─── DATASET ROWS
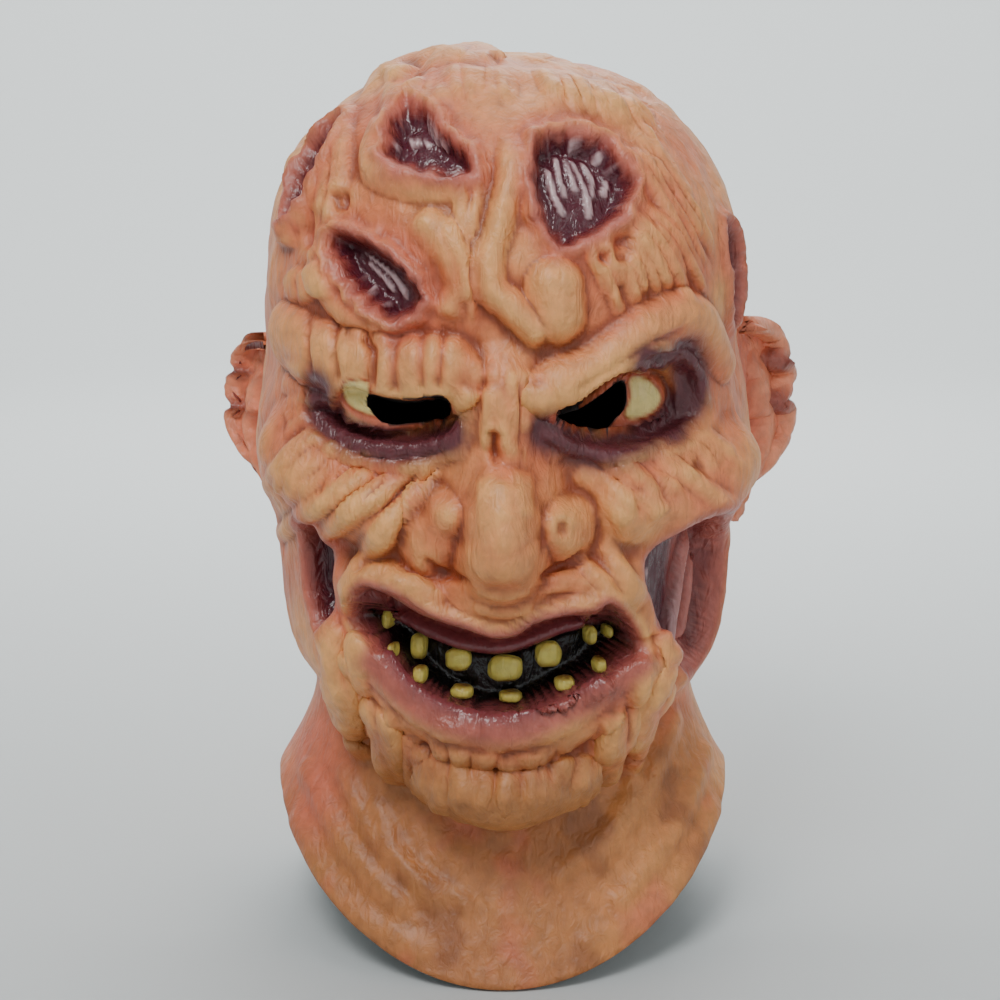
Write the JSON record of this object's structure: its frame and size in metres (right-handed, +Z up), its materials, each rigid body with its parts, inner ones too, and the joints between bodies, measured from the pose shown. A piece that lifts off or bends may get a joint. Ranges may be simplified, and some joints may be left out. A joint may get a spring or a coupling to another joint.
{
  "type": "burnt face mask",
  "caption": "Full-head rubber costume mask with neck bib, two eye holes, open mouth with separate teeth, and pitted, melted skin.",
  "frame": {"origin": "the highest point inside the crown, where the mask hangs on a head", "axes": "+Z up along the head, the face looks along -Y, +X to the right of someone facing the mask"},
  "size_m": [0.2298, 0.2305, 0.3367],
  "materials": {
    "latex_skin": "painted latex, satin",
    "tooth_enamel": "glossy yellow"
  },
  "bodies": {
    "root": {"mask_skin": "latex_skin", "tooth_upper_1": "tooth_enamel", "tooth_upper_2": "tooth_enamel", "tooth_upper_3": "tooth_enamel", "tooth_upper_4": "tooth_enamel", "tooth_upper_5": "tooth_enamel", "tooth_upper_6": "tooth_enamel", "tooth_upper_7": "tooth_enamel", "tooth_lower_1": "tooth_enamel", "tooth_lower_2": "tooth_enamel", "tooth_lower_3": "tooth_enamel", "tooth_lower_4": "tooth_enamel", "tooth_lower_5": "tooth_enamel", "tooth_lower_6": "tooth_enamel"}
  },
  "joints": []
}
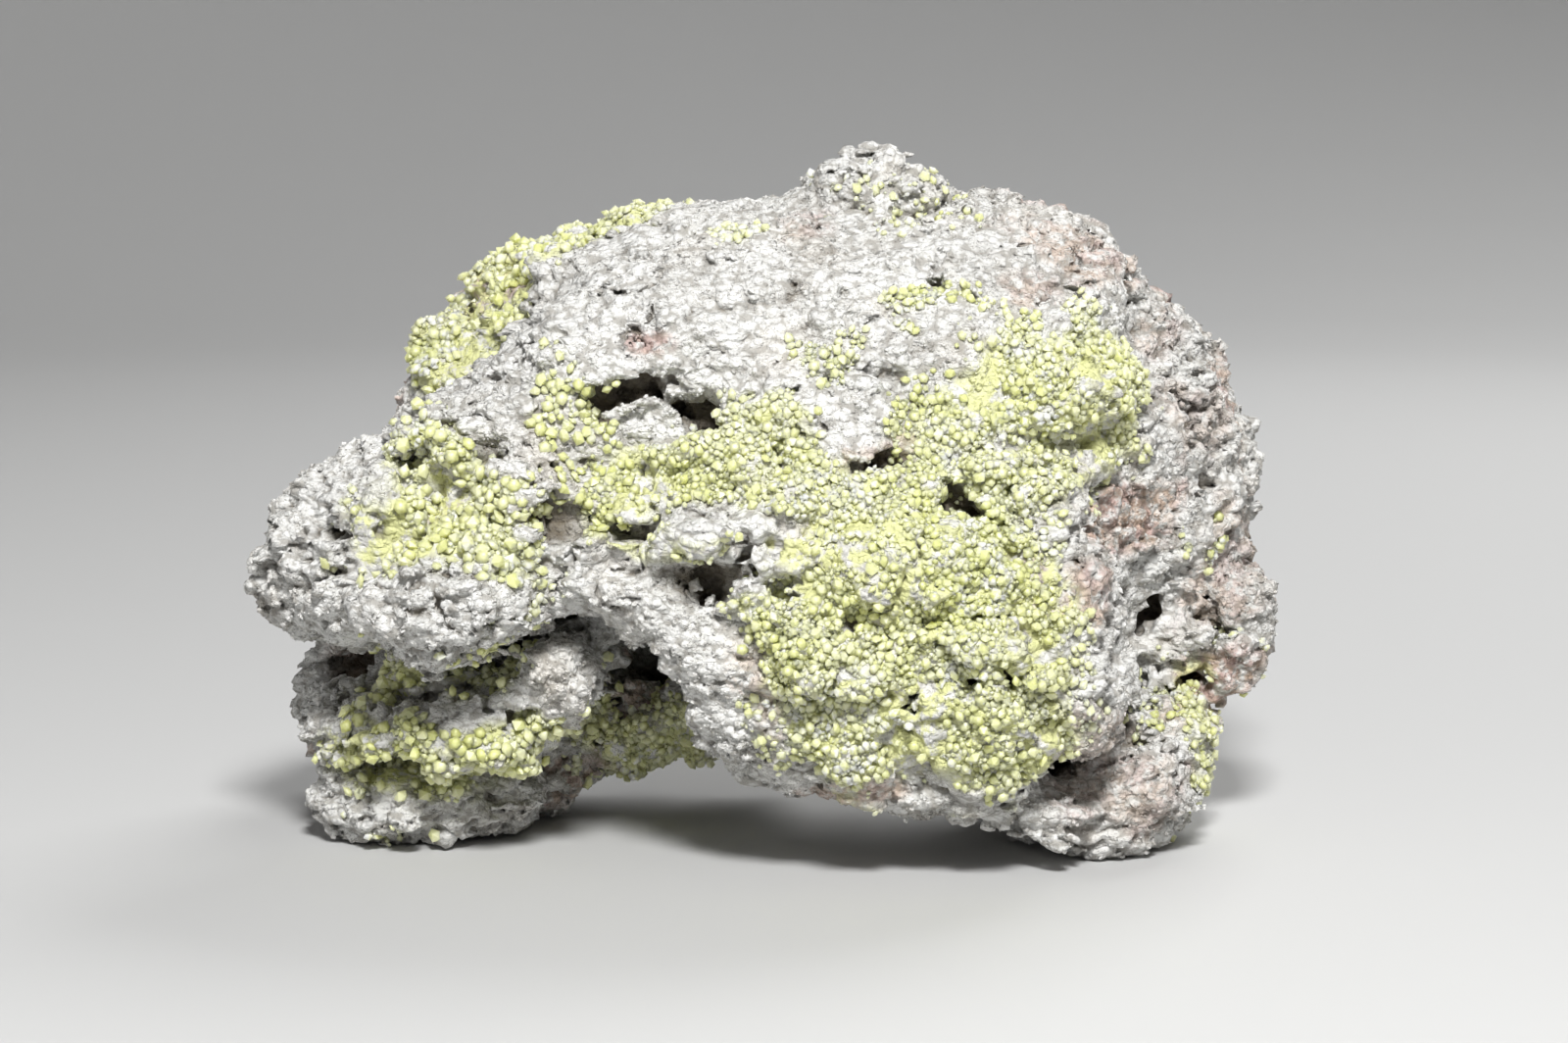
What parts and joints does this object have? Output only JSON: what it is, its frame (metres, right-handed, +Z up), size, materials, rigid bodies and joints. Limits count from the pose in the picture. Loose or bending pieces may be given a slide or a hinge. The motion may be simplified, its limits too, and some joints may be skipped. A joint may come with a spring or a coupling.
{
  "type": "native sulfur specimen on matrix rock",
  "caption": "Pale crumbly volcanic rock standing on its broken feet, with small yellow-green sulfur crystals crusting its front, pockets and ledges.",
  "frame": {"origin": "centre of the specimen's bounding box, on the surface it stands on", "axes": "+X along the block's length, with the overhanging wing at -X; -Y is the crystal-covered front; +Z up"},
  "size_m": [0.12, 0.076, 0.0803],
  "materials": {
    "rock": "crumbly, chalky, off-white to grey, with pink and brown stains",
    "sulfur": "translucent yellow-green crystals with a resinous lustre"
  },
  "bodies": {
    "root": {"matrix_rock": "rock", "sulfur_crust_main": "sulfur", "sulfur_crust_upper_right": "sulfur", "sulfur_crust_left_pocket": "sulfur", "sulfur_crust_ledge": "sulfur", "sulfur_crust_toe": "sulfur", "sulfur_crust_arch_floor": "sulfur", "sulfur_crust_back_left": "sulfur", "sulfur_crust_back": "sulfur", "sulfur_crust_back_foot": "sulfur", "sulfur_crust_right": "sulfur"}
  },
  "joints": []
}
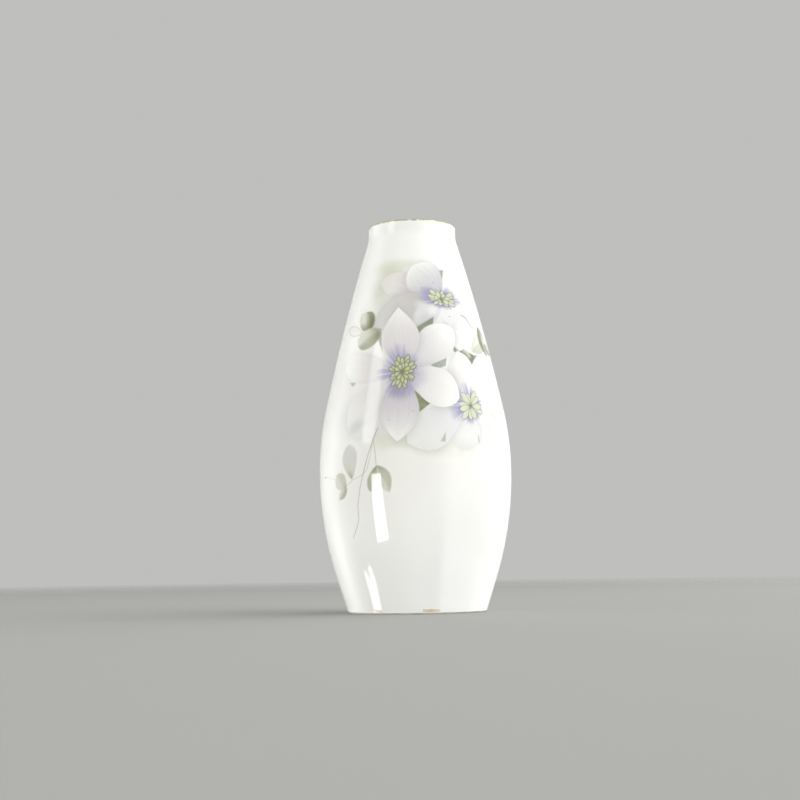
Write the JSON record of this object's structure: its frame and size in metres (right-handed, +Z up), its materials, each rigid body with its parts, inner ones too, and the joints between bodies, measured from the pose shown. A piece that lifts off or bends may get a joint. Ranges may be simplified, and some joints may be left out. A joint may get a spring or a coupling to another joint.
{
  "type": "flower vase",
  "caption": "Small glossy white porcelain flower vase: foot ring, full belly, long tapering shoulder, short collar, worn gold lip line and a printed flower spray.",
  "frame": {"origin": "centre of the vase on the plane that its foot ring stands on", "axes": "+Z up along the vase's axis, -Y the side with the flower spray, +X to the right when looking at that side"},
  "size_m": [0.079, 0.079, 0.16],
  "materials": {
    "bisque porcelain": "matt, unglazed, bare on the foot ring",
    "white glaze": "high gloss, faintly creamy white",
    "gilding": "thin fired gold, worn",
    "flower print": "fired on-glaze print, gloss",
    "leaf print": "fired on-glaze print, gloss"
  },
  "bodies": {
    "root": {"porcelain_body": "bisque porcelain", "outer_glaze": "white glaze", "inner_glaze": "white glaze", "base_glaze": "white glaze", "rim_gilding": "gilding", "foot_gilding": "gilding", "flower_spray_transfer": "flower print", "leaf_sprig_transfer": "leaf print"}
  },
  "joints": []
}
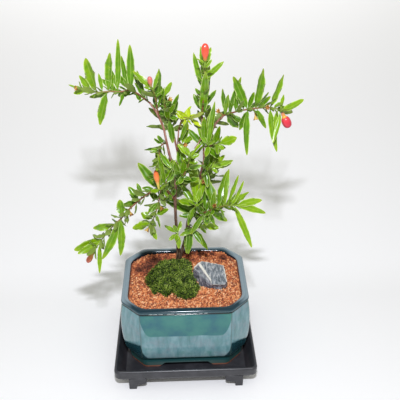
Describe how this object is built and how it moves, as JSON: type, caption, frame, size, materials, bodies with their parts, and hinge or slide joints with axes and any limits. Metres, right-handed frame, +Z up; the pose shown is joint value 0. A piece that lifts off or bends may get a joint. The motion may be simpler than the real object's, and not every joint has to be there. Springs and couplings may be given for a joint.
{
  "type": "potted pomegranate bonsai",
  "caption": "Dwarf pomegranate bonsai with narrow glossy leaves and red buds, rooted in red grit with moss and a rock, in a glazed cut-corner pot on a footed tray.",
  "frame": {"origin": "on the surface that the tray's feet stand on, under the middle of the whole bonsai's box", "axes": "+Z up along the trunk, +X to the right seen from the display side, -Y towards the display side"},
  "size_m": [0.2516, 0.158, 0.392],
  "materials": {
    "tray_plastic": "satin",
    "pot_glaze": "glossy",
    "drain_mesh": "matte",
    "grit": "matte",
    "moss": "matte",
    "rock": "matte",
    "bark": "matte",
    "leaf": "glossy",
    "bud_red": "satin",
    "bud_orange": "satin"
  },
  "bodies": {
    "root": {"tray": "tray_plastic", "pot": "pot_glaze", "drain_mesh_left": "drain_mesh", "drain_mesh_right": "drain_mesh", "grit": "grit", "moss": "moss", "rock": "rock", "trunk": "bark", "bud_top": "bud_red", "bud_right": "bud_red", "bud_middle": "bud_orange", "bud_low": "bud_orange", "bud_crest": "bud_red", "spray_upper_left": "leaf", "spray_left_crest": "leaf", "spray_crest": "leaf", "spray_yellow": "leaf", "spray_top": "leaf", "spray_right": "leaf", "spray_right_high": "leaf", "spray_right_middle": "leaf", "spray_upper_middle": "leaf", "spray_inner_left": "leaf", "spray_centre": "leaf", "spray_centre_tall": "leaf", "spray_low_right": "leaf", "spray_low_centre": "leaf", "spray_trunk_tuft": "leaf", "spray_left_arch": "leaf", "spray_left_middle": "leaf", "spray_low_left": "leaf", "spray_hanging": "leaf", "spray_back_low": "leaf", "spray_back_right": "leaf", "spray_back_crest": "leaf", "spray_back_upper": "leaf"}
  },
  "joints": []
}
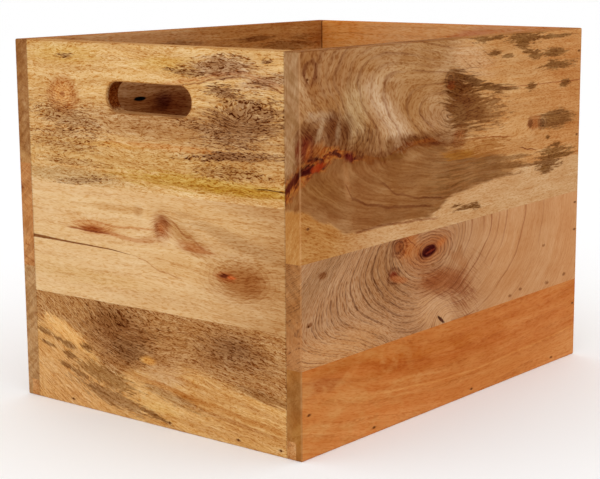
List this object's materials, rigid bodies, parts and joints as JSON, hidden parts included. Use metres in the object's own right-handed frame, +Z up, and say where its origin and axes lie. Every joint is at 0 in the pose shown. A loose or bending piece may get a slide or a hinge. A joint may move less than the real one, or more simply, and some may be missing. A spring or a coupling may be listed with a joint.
{
  "type": "wooden crate",
  "caption": "Open-topped box crate of glued-up hardwood boards, with a rounded hand-hold slot through each end.",
  "frame": {"origin": "centre of the underside, at the height that the crate rests on", "axes": "+X along the crate's length, towards the right end; +Y across its width, towards the back side; +Z up, out of the open top"},
  "size_m": [0.4, 0.3, 0.3],
  "materials": {
    "wood": "satin oiled",
    "brad_steel": "dull"
  },
  "bodies": {
    "root": {"front_side_top_board": "wood", "front_side_middle_board": "wood", "front_side_bottom_board": "wood", "back_side_top_board": "wood", "back_side_middle_board": "wood", "back_side_bottom_board": "wood", "left_end_top_board": "wood", "left_end_middle_board": "wood", "left_end_bottom_board": "wood", "right_end_top_board": "wood", "right_end_middle_board": "wood", "right_end_bottom_board": "wood", "floor_front_board": "wood", "floor_middle_board": "wood", "floor_back_board": "wood", "front_left_rabbet_plug": "wood", "front_right_rabbet_plug": "wood", "back_left_rabbet_plug": "wood", "back_right_rabbet_plug": "wood", "front_left_corner_brads": "brad_steel", "front_right_corner_brads": "brad_steel", "back_left_corner_brads": "brad_steel", "back_right_corner_brads": "brad_steel", "front_floor_brads": "brad_steel", "back_floor_brads": "brad_steel", "left_floor_brads": "brad_steel", "right_floor_brads": "brad_steel"}
  },
  "joints": []
}
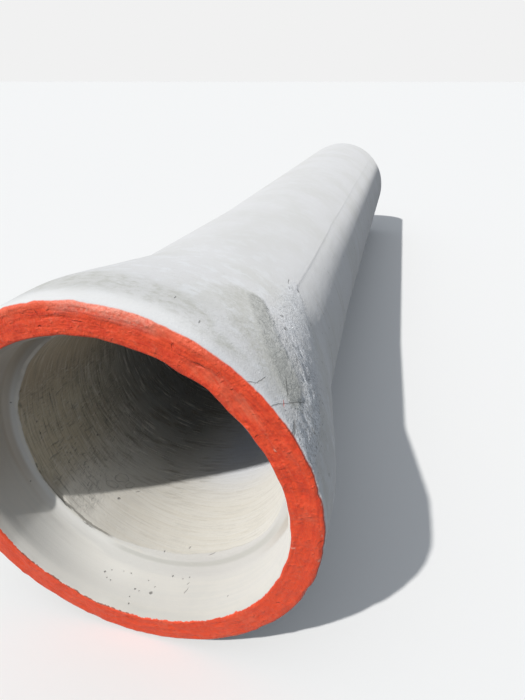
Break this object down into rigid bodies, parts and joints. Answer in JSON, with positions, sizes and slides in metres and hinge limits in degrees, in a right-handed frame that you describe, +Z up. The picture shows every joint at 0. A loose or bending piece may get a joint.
──────
Reproduce the whole listing above word for word, but not its pictures.

Write the JSON record of this object's structure: its frame and size in metres (right-handed, +Z up), its materials, each rigid body with its parts, inner ones too, and the joints between bodies, measured from the pose shown. A piece that lifts off or bends may get a joint. Ranges may be simplified, and some joints may be left out. A joint may get a spring or a coupling to another joint.
{
  "type": "burnt face mask",
  "caption": "Full-head rubber costume mask with neck bib, two eye holes, open mouth with separate teeth, and pitted, melted skin.",
  "frame": {"origin": "the highest point inside the crown, where the mask hangs on a head", "axes": "+Z up along the head, the face looks along -Y, +X to the right of someone facing the mask"},
  "size_m": [0.2298, 0.2305, 0.3367],
  "materials": {
    "latex_skin": "painted latex, satin",
    "tooth_enamel": "glossy yellow"
  },
  "bodies": {
    "root": {"mask_skin": "latex_skin", "tooth_upper_1": "tooth_enamel", "tooth_upper_2": "tooth_enamel", "tooth_upper_3": "tooth_enamel", "tooth_upper_4": "tooth_enamel", "tooth_upper_5": "tooth_enamel", "tooth_upper_6": "tooth_enamel", "tooth_upper_7": "tooth_enamel", "tooth_lower_1": "tooth_enamel", "tooth_lower_2": "tooth_enamel", "tooth_lower_3": "tooth_enamel", "tooth_lower_4": "tooth_enamel", "tooth_lower_5": "tooth_enamel", "tooth_lower_6": "tooth_enamel"}
  },
  "joints": []
}
What parts and joints does this object have? Output only JSON: what it is, its frame (metres, right-handed, +Z up), size, materials, rigid bodies and joints. Limits count from the pose in the picture. Loose or bending pieces may be given a slide or a hinge. The motion may be simplified, its limits too, and some joints may be skipped. A joint may come with a spring or a coupling.
{
  "type": "native sulfur specimen on matrix rock",
  "caption": "Pale crumbly volcanic rock standing on its broken feet, with small yellow-green sulfur crystals crusting its front, pockets and ledges.",
  "frame": {"origin": "centre of the specimen's bounding box, on the surface it stands on", "axes": "+X along the block's length, with the overhanging wing at -X; -Y is the crystal-covered front; +Z up"},
  "size_m": [0.12, 0.076, 0.0803],
  "materials": {
    "rock": "crumbly, chalky, off-white to grey, with pink and brown stains",
    "sulfur": "translucent yellow-green crystals with a resinous lustre"
  },
  "bodies": {
    "root": {"matrix_rock": "rock", "sulfur_crust_main": "sulfur", "sulfur_crust_upper_right": "sulfur", "sulfur_crust_left_pocket": "sulfur", "sulfur_crust_ledge": "sulfur", "sulfur_crust_toe": "sulfur", "sulfur_crust_arch_floor": "sulfur", "sulfur_crust_back_left": "sulfur", "sulfur_crust_back": "sulfur", "sulfur_crust_back_foot": "sulfur", "sulfur_crust_right": "sulfur"}
  },
  "joints": []
}
Write the JSON record of this object's structure: its frame and size in metres (right-handed, +Z up), its materials, each rigid body with its parts, inner ones too, and the joints between bodies, measured from the pose shown. A piece that lifts off or bends may get a joint. Ranges may be simplified, and some joints may be left out. A joint may get a spring or a coupling to another joint.
{
  "type": "flower vase",
  "caption": "Small glossy white porcelain flower vase: foot ring, full belly, long tapering shoulder, short collar, worn gold lip line and a printed flower spray.",
  "frame": {"origin": "centre of the vase on the plane that its foot ring stands on", "axes": "+Z up along the vase's axis, -Y the side with the flower spray, +X to the right when looking at that side"},
  "size_m": [0.079, 0.079, 0.16],
  "materials": {
    "bisque porcelain": "matt, unglazed, bare on the foot ring",
    "white glaze": "high gloss, faintly creamy white",
    "gilding": "thin fired gold, worn",
    "flower print": "fired on-glaze print, gloss",
    "leaf print": "fired on-glaze print, gloss"
  },
  "bodies": {
    "root": {"porcelain_body": "bisque porcelain", "outer_glaze": "white glaze", "inner_glaze": "white glaze", "base_glaze": "white glaze", "rim_gilding": "gilding", "foot_gilding": "gilding", "flower_spray_transfer": "flower print", "leaf_sprig_transfer": "leaf print"}
  },
  "joints": []
}
Describe how this object is built and how it moves, as JSON: type, caption, frame, size, materials, bodies with their parts, and hinge or slide joints with axes and any limits. Metres, right-handed frame, +Z up; the pose shown is joint value 0. A piece that lifts off or bends may get a joint. The motion may be simpler than the real object's, and not every joint has to be there. Springs and couplings may be given for a joint.
{
  "type": "potted pomegranate bonsai",
  "caption": "Dwarf pomegranate bonsai with narrow glossy leaves and red buds, rooted in red grit with moss and a rock, in a glazed cut-corner pot on a footed tray.",
  "frame": {"origin": "on the surface that the tray's feet stand on, under the middle of the whole bonsai's box", "axes": "+Z up along the trunk, +X to the right seen from the display side, -Y towards the display side"},
  "size_m": [0.2516, 0.158, 0.392],
  "materials": {
    "tray_plastic": "satin",
    "pot_glaze": "glossy",
    "drain_mesh": "matte",
    "grit": "matte",
    "moss": "matte",
    "rock": "matte",
    "bark": "matte",
    "leaf": "glossy",
    "bud_red": "satin",
    "bud_orange": "satin"
  },
  "bodies": {
    "root": {"tray": "tray_plastic", "pot": "pot_glaze", "drain_mesh_left": "drain_mesh", "drain_mesh_right": "drain_mesh", "grit": "grit", "moss": "moss", "rock": "rock", "trunk": "bark", "bud_top": "bud_red", "bud_right": "bud_red", "bud_middle": "bud_orange", "bud_low": "bud_orange", "bud_crest": "bud_red", "spray_upper_left": "leaf", "spray_left_crest": "leaf", "spray_crest": "leaf", "spray_yellow": "leaf", "spray_top": "leaf", "spray_right": "leaf", "spray_right_high": "leaf", "spray_right_middle": "leaf", "spray_upper_middle": "leaf", "spray_inner_left": "leaf", "spray_centre": "leaf", "spray_centre_tall": "leaf", "spray_low_right": "leaf", "spray_low_centre": "leaf", "spray_trunk_tuft": "leaf", "spray_left_arch": "leaf", "spray_left_middle": "leaf", "spray_low_left": "leaf", "spray_hanging": "leaf", "spray_back_low": "leaf", "spray_back_right": "leaf", "spray_back_crest": "leaf", "spray_back_upper": "leaf"}
  },
  "joints": []
}
List this object's materials, rigid bodies, parts and joints as JSON, hidden parts included. Use metres in the object's own right-handed frame, +Z up, and say where its origin and axes lie. Every joint is at 0 in the pose shown. A loose or bending piece may get a slide or a hinge. A joint may move less than the real one, or more simply, and some may be missing. A spring or a coupling may be listed with a joint.
{
  "type": "wooden crate",
  "caption": "Open-topped box crate of glued-up hardwood boards, with a rounded hand-hold slot through each end.",
  "frame": {"origin": "centre of the underside, at the height that the crate rests on", "axes": "+X along the crate's length, towards the right end; +Y across its width, towards the back side; +Z up, out of the open top"},
  "size_m": [0.4, 0.3, 0.3],
  "materials": {
    "wood": "satin oiled",
    "brad_steel": "dull"
  },
  "bodies": {
    "root": {"front_side_top_board": "wood", "front_side_middle_board": "wood", "front_side_bottom_board": "wood", "back_side_top_board": "wood", "back_side_middle_board": "wood", "back_side_bottom_board": "wood", "left_end_top_board": "wood", "left_end_middle_board": "wood", "left_end_bottom_board": "wood", "right_end_top_board": "wood", "right_end_middle_board": "wood", "right_end_bottom_board": "wood", "floor_front_board": "wood", "floor_middle_board": "wood", "floor_back_board": "wood", "front_left_rabbet_plug": "wood", "front_right_rabbet_plug": "wood", "back_left_rabbet_plug": "wood", "back_right_rabbet_plug": "wood", "front_left_corner_brads": "brad_steel", "front_right_corner_brads": "brad_steel", "back_left_corner_brads": "brad_steel", "back_right_corner_brads": "brad_steel", "front_floor_brads": "brad_steel", "back_floor_brads": "brad_steel", "left_floor_brads": "brad_steel", "right_floor_brads": "brad_steel"}
  },
  "joints": []
}
Break this object down into rigid bodies, parts and joints. Answer in JSON, with positions, sizes and slides in metres and hinge limits in degrees, in a right-handed frame that you describe, +Z up. The picture shows every joint at 0. A loose or bending piece may get a joint.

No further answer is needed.